"
As we left the town I saw the Wrekin, a round, pointed hill of regular
shape, and remembered the old toast, "To all friends round the Wrekin!"
As we approached Birmingham, the country began to look somewhat
Brummagemish, with its manufacturing chimneys, and pennons of flame
quivering out of their tops; its forges, and great heaps of mineral
refuse; its smokiness and other ugly symptoms. Of Birmingham itself we
saw little or nothing, except the mean and new brick lodging-houses, on
the outskirts of the town. Passing through Warwick, we had a glimpse of
the castle,--an ivied wall and two turrets, rising out of imbosoming
foliage; one's very idea of an old castle. We reached Leamington at a
little past six, and drove to the Clarendon Hotel,--a very spacious and
stately house, by far the most splendid hotel I have yet seen in England.

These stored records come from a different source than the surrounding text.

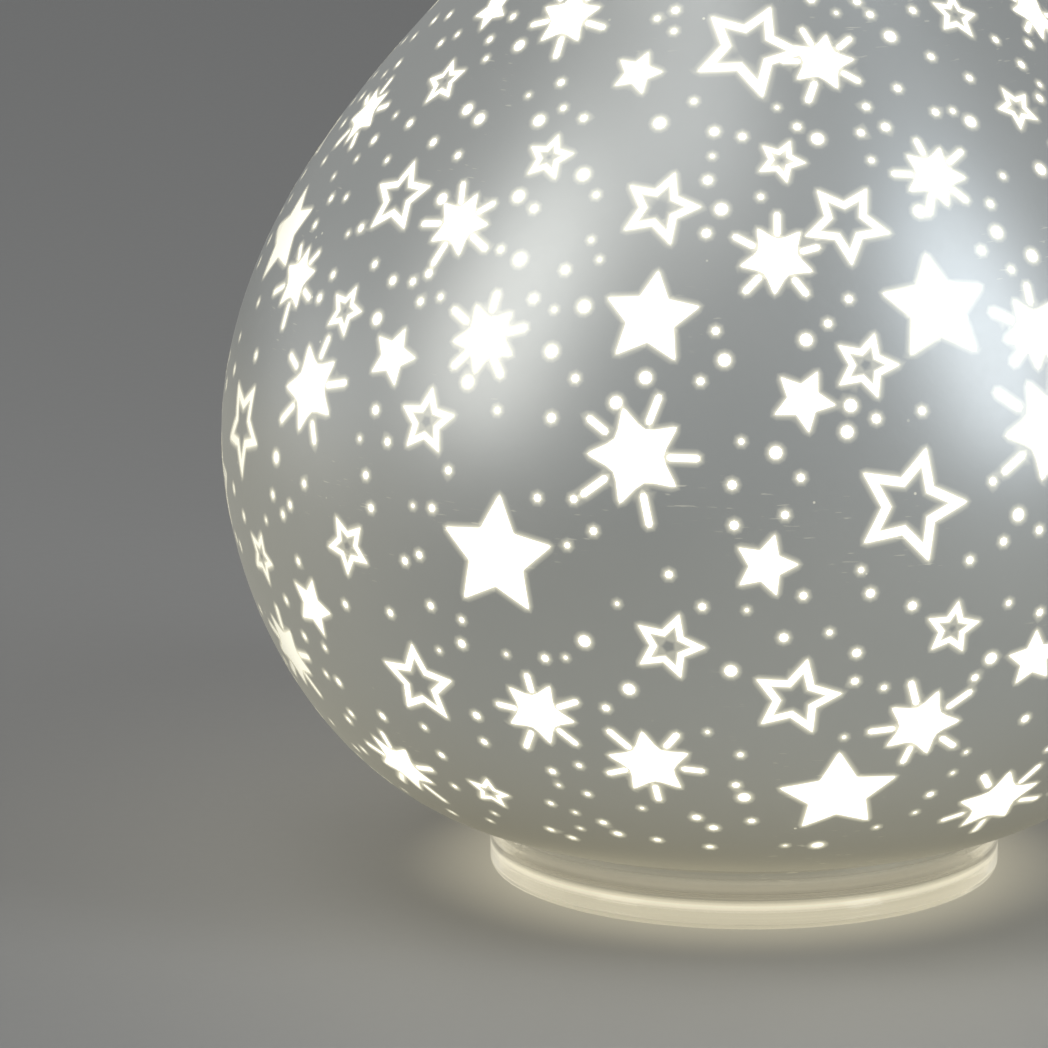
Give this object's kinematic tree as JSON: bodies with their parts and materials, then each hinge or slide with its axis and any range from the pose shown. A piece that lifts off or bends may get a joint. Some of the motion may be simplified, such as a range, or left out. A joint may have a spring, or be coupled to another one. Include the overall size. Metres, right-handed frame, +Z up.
{
  "type": "glass drop lamp",
  "caption": "Drop-shaped blown-glass lamp in satin silver with glowing stars and dots, on a clear collar; a battery light unit plugs in from below.",
  "frame": {"origin": "centre of the glass rim's circle on the surface the lamp stands on", "axes": "+Z up along the glass drop's axis to its tip; +X along the battery cells, away from the battery door's hinge; +Y towards the switch; the picture looks along +Y"},
  "size_m": [0.18, 0.18, 0.24],
  "materials": {
    "silver_glass": "satin silver coating on blown glass, stars left clear, clear collar",
    "white_plastic": "fine moulded texture",
    "milky_plastic": "milky, lit from inside",
    "soft_rubber": "matt silicone",
    "white_board": "white lacquered circuit board",
    "green_board": "green lacquered circuit board",
    "black_plastic": "satin",
    "red_plastic": "soft wire insulation",
    "steel": "plated",
    "nickel": "nickel plated strip",
    "aluminium": "satin",
    "cell_jacket": "plain foil jacket",
    "led_glow": "clear domed lens, lit"
  },
  "bodies": {
    "light_unit": {"base_housing": "white_plastic", "seal_ring": "soft_rubber", "top_cover": "white_plastic", "cover_screw_1": "steel", "cover_screw_2": "steel", "cover_screw_3": "steel", "diffuser_dome": "milky_plastic", "led_board": "white_board", "board_screw_1": "steel", "board_screw_2": "steel", "led_1": "led_glow", "led_2": "led_glow", "led_3": "led_glow", "led_4": "led_glow", "led_5": "led_glow", "led_6": "led_glow", "control_board": "green_board", "timer_chip": "black_plastic", "capacitor": "aluminium", "resistor": "black_plastic", "switch_body": "steel", "battery_1": "cell_jacket", "battery_2": "cell_jacket", "battery_3": "cell_jacket", "contact_spring_1": "steel", "contact_spring_2": "steel", "contact_spring_3": "steel", "bridge_plate_1": "nickel", "bridge_plate_2": "nickel", "terminal_minus": "nickel", "terminal_plus": "nickel", "battery_lead_minus": "black_plastic", "battery_lead_plus": "red_plastic", "switch_lead": "white_plastic", "led_lead_minus": "black_plastic", "led_lead_plus": "red_plastic"},
    "glass": {"glass_drop": "silver_glass"},
    "door": {"battery_door": "white_plastic"},
    "knob": {"switch_knob": "black_plastic"}
  },
  "joints": [
    {"name": "glass_lift", "type": "slide", "parent": "light_unit", "child": "glass", "axis": [0, 0, 1], "range_m": [0, 0.07]},
    {"name": "door_swing", "type": "hinge", "parent": "light_unit", "child": "door", "pos_m": [-0.027, 0, 0.0036], "axis": [0, 1, 0], "range_deg": [0, 90]},
    {"name": "switch_slide", "type": "slide", "parent": "light_unit", "child": "knob", "axis": [1, 0, 0], "range_m": [0, 0.004]}
  ]
}
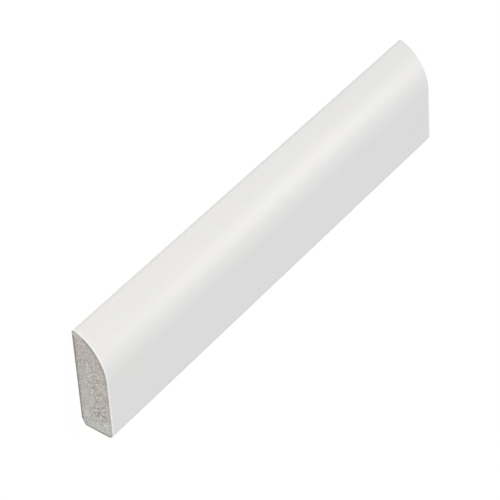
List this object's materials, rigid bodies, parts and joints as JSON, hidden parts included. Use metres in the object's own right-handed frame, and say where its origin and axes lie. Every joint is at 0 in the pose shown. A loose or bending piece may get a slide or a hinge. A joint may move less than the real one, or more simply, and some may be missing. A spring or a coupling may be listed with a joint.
{
  "type": "fillet moulding",
  "caption": "Cut length of white cellular plastic fillet moulding: flat back, flat front that rounds over to a thin edge, and a leaned-in square edge.",
  "frame": {"origin": "middle of the space it takes up, on the back face, which is what it lies on", "axes": "+X along the length, towards the far end in the picture; +Y across the width, from the square edge to the thin rounded edge; +Z out of the front face"},
  "size_m": [0.124, 0.025, 0.0077],
  "materials": {
    "white_cellular_plastic": "satin white skin on the extruded faces; fine open beige-grey foam cells on the two cut ends"
  },
  "bodies": {
    "root": {"fillet_moulding": "white_cellular_plastic"}
  },
  "joints": []
}
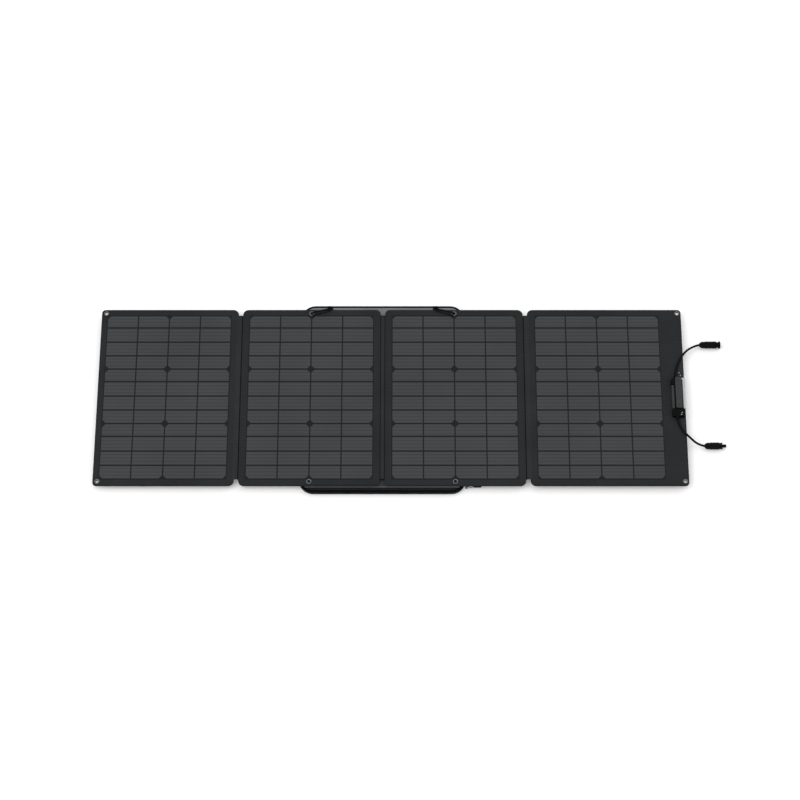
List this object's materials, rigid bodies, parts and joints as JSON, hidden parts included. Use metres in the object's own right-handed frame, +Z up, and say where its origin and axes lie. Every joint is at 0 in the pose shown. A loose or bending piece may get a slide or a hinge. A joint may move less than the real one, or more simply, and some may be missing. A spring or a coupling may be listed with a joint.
{
  "type": "folding solar blanket",
  "caption": "Long flat solar blanket of hinged stiff panels lying on its padded carrying case, which opens into a stand; junction box with two short cables.",
  "frame": {"origin": "on the ground under the centre of the object without its cables", "axes": "+X along the blanket towards the junction box, +Y towards the hooks and the case's spine, +Z up out of the cells"},
  "size_m": [1.6141, 0.552, 0.0344],
  "materials": {
    "back_fabric": "matt coated woven fabric",
    "stiff_board": "plain board, hidden",
    "front_fabric": "ribbed coated fabric",
    "cell_laminate": "satin polymer film over grey cells",
    "steel": "satin plated",
    "circuit_board": "solder resist",
    "grey_plastic": "fine moulded texture",
    "light_rubber": "matt",
    "cable_sheath": "satin sheath",
    "case_fabric": "woven, padded",
    "case_lining": "brushed lining",
    "webbing": "woven webbing",
    "black_plastic": "fine moulded texture"
  },
  "bodies": {
    "case": {"case_upper_pad": "case_fabric", "case_upper_binding": "webbing", "case_lining": "case_lining", "case_spine": "webbing", "zip_tape": "webbing"},
    "stand_leg": {"case_leg_pad": "case_fabric", "case_leg_binding": "webbing"},
    "zip": {"zip_slider": "steel", "zip_pull_ring": "steel", "zip_pull_tab": "webbing"},
    "middle_strip": {"fold_strip_2": "front_fabric"},
    "panel_1": {"panel_1_back_cover": "back_fabric", "panel_1_board": "stiff_board", "panel_1_front_border": "front_fabric", "panel_1_laminate": "cell_laminate", "grommet_1_far": "steel", "grommet_1_near": "steel"},
    "panel_2": {"panel_2_back_cover": "back_fabric", "panel_2_board": "stiff_board", "panel_2_front_border": "front_fabric", "panel_2_laminate": "cell_laminate", "grommet_2_far": "steel", "grommet_2_near": "steel", "fold_strip_1": "front_fabric", "hook_left": "black_plastic", "hook_strap_left": "webbing"},
    "panel_3": {"panel_3_back_cover": "back_fabric", "panel_3_board": "stiff_board", "panel_3_front_border": "front_fabric", "panel_3_laminate": "cell_laminate", "grommet_3_far": "steel", "grommet_3_near": "steel", "fold_strip_3": "front_fabric", "hook_right": "black_plastic", "hook_strap_right": "webbing"},
    "panel_4": {"panel_4_back_cover": "back_fabric", "panel_4_board": "stiff_board", "panel_4_front_border": "front_fabric", "panel_4_laminate": "cell_laminate", "grommet_4_far": "steel", "grommet_4_near": "steel", "junction_box_base": "black_plastic", "junction_box_lid": "grey_plastic", "junction_box_diode_board": "circuit_board", "lid_screw_1": "steel", "lid_screw_2": "steel", "junction_box_side_rib": "grey_plastic", "junction_box_end_piece": "black_plastic", "cable_clamp": "black_plastic", "edge_guard": "light_rubber", "cable_gland_upper": "black_plastic", "cable_gland_lower": "black_plastic", "cable_upper": "cable_sheath", "cable_lower": "cable_sheath", "connector_upper_nut": "black_plastic", "connector_upper_socket": "black_plastic", "connector_lower_nut": "black_plastic", "connector_lower_plug": "black_plastic"},
    "gate_left": {"hook_gate_left": "steel"},
    "gate_right": {"hook_gate_right": "steel"}
  },
  "joints": [
    {"name": "blanket_lift", "type": "slide", "parent": "case", "child": "middle_strip", "axis": [0, 0, 1], "range_m": [0, 0.63]},
    {"name": "middle_fold_left", "type": "hinge", "parent": "middle_strip", "child": "panel_2", "pos_m": [-0.0291, 0, 0.0162], "axis": [0, -1, 0], "range_deg": [0, 90]},
    {"name": "middle_fold_right", "type": "hinge", "parent": "middle_strip", "child": "panel_3", "pos_m": [-0.0171, 0, 0.0162], "axis": [0, 1, 0], "range_deg": [0, 90]},
    {"name": "outer_fold_left", "type": "hinge", "parent": "panel_2", "child": "panel_1", "pos_m": [-0.3942, 0, 0.0223], "axis": [0, 1, 0], "range_deg": [0, 178]},
    {"name": "outer_fold_right", "type": "hinge", "parent": "panel_3", "child": "panel_4", "pos_m": [0.348, 0, 0.0223], "axis": [0, -1, 0], "range_deg": [0, 178]},
    {"name": "stand_leg_hinge", "type": "hinge", "parent": "case", "child": "stand_leg", "pos_m": [-0.0231, 0.2763, 0.0081], "axis": [1, 0, 0], "range_deg": [0, 75]},
    {"name": "zip_travel", "type": "slide", "parent": "case", "child": "zip", "axis": [0, 1, 0], "range_m": [0, 0.46]},
    {"name": "gate_left_hinge", "type": "hinge", "parent": "panel_2", "child": "gate_left", "pos_m": [-0.1681, 0.2537, 0.0249], "axis": [0, 0, -1], "range_deg": [0, 6], "stiffness_Nm_per_rad": 0.02},
    {"name": "gate_right_hinge", "type": "hinge", "parent": "panel_3", "child": "gate_right", "pos_m": [0.1219, 0.2537, 0.0249], "axis": [0, 0, 1], "range_deg": [0, 6], "stiffness_Nm_per_rad": 0.02}
  ],
  "couplings": [
    {"joint": "blanket_lift", "follows": "middle_fold_left", "m_per_rad": 0.4},
    {"joint": "middle_fold_right", "follows": "middle_fold_left", "ratio": 1},
    {"joint": "outer_fold_left", "follows": "middle_fold_left", "ratio": 1.9777},
    {"joint": "outer_fold_right", "follows": "middle_fold_left", "ratio": 1.9777}
  ]
}
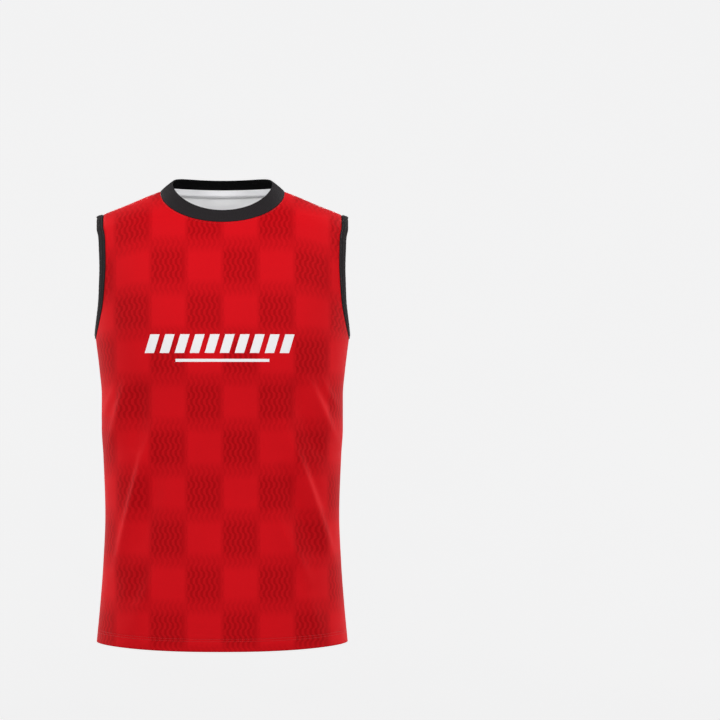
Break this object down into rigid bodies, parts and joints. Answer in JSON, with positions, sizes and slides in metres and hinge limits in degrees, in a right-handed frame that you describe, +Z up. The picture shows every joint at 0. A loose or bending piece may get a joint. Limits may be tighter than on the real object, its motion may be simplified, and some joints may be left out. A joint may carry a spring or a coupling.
{
  "type": "sleeveless training bib",
  "caption": "Sleeveless crew-neck training bib in light knit, filled out as worn, with a ribbed neck band and bound armholes.",
  "frame": {"origin": "middle of the neck, level with the points where the neck rib meets the shoulder seams", "axes": "+Z up along the garment from hem to neck, -Y out of the chest, +X towards the wearer's left"},
  "size_m": [0.3876, 0.2342, 0.7221],
  "materials": {
    "red_knit": "light knitted polyester printed red outside with a tonal check of plain and zigzag cells, white inside, soft sheen",
    "black_rib": "black one-by-one rib knit, matt",
    "black_binding": "black knitted binding with stitching along its seam, matt",
    "white_tape": "white woven tape, matt"
  },
  "bodies": {
    "root": {"front_panel": "red_knit", "back_panel": "red_knit", "neck_rib": "black_rib", "armhole_binding_left": "black_binding", "armhole_binding_right": "black_binding", "back_neck_tape": "white_tape"}
  },
  "joints": []
}
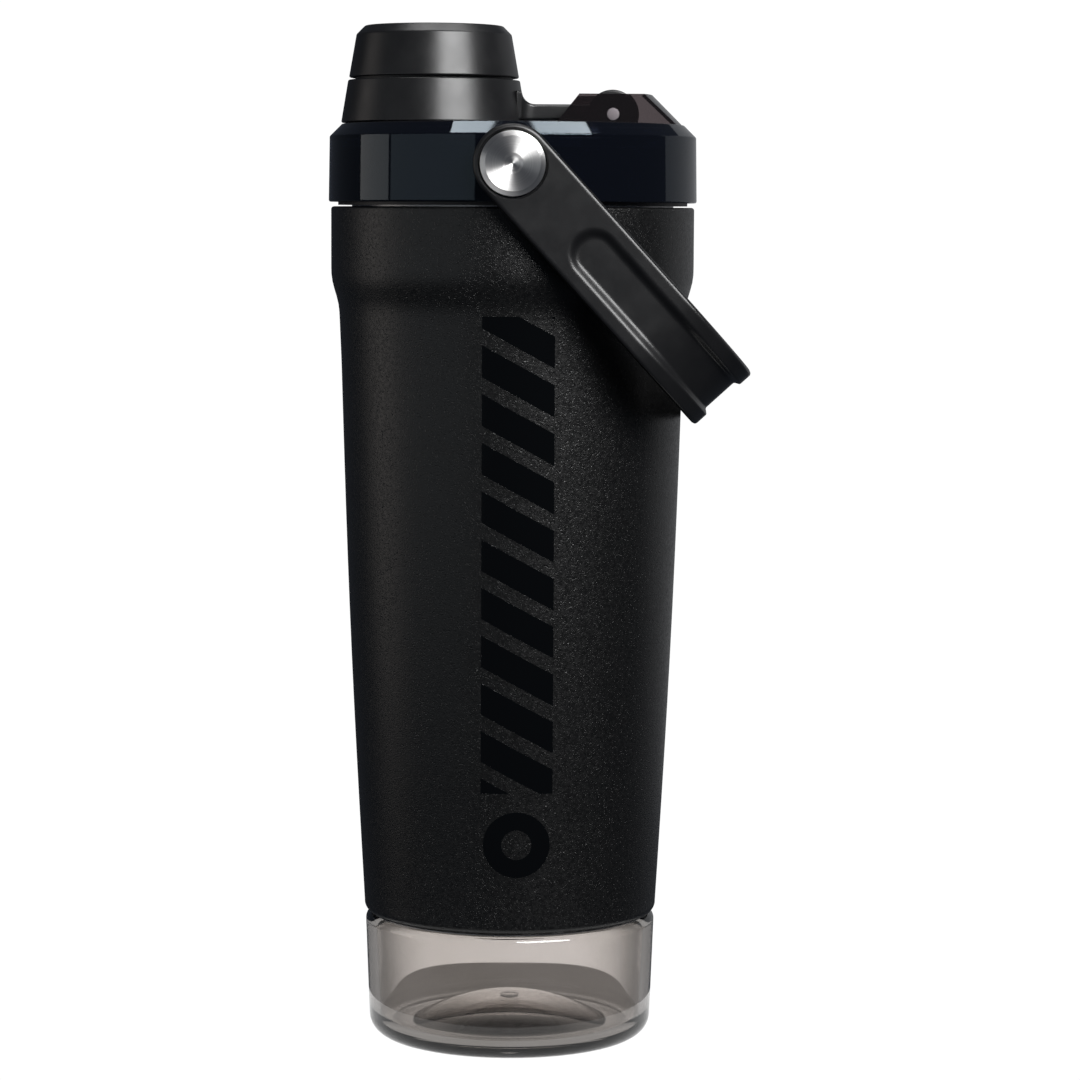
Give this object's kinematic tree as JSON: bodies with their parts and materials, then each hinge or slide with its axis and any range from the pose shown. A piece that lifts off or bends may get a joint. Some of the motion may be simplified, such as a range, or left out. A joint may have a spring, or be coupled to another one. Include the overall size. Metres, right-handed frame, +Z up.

The landlady, a courteous old lady in black, showed my wife our rooms,
and we established ourselves in an immensely large and lofty parlor, with
red curtains and ponderous furniture, perhaps a very little out of date.
The waiter brought me the book of arrivals, containing the names of all
visitors for from three to five years back. During two years I estimated
that there had been about three hundred and fifty persons only, and while
we were there, I saw nobody but ourselves to support the great hotel.
Among the names were those of princes, earls, countesses, and baronets;
and when the people of the house heard from R-----'s nurse that I too was
a man of office, and held the title of Honorable in my own country, they
greatly regretted that I entered myself as plain "Mister" in the book.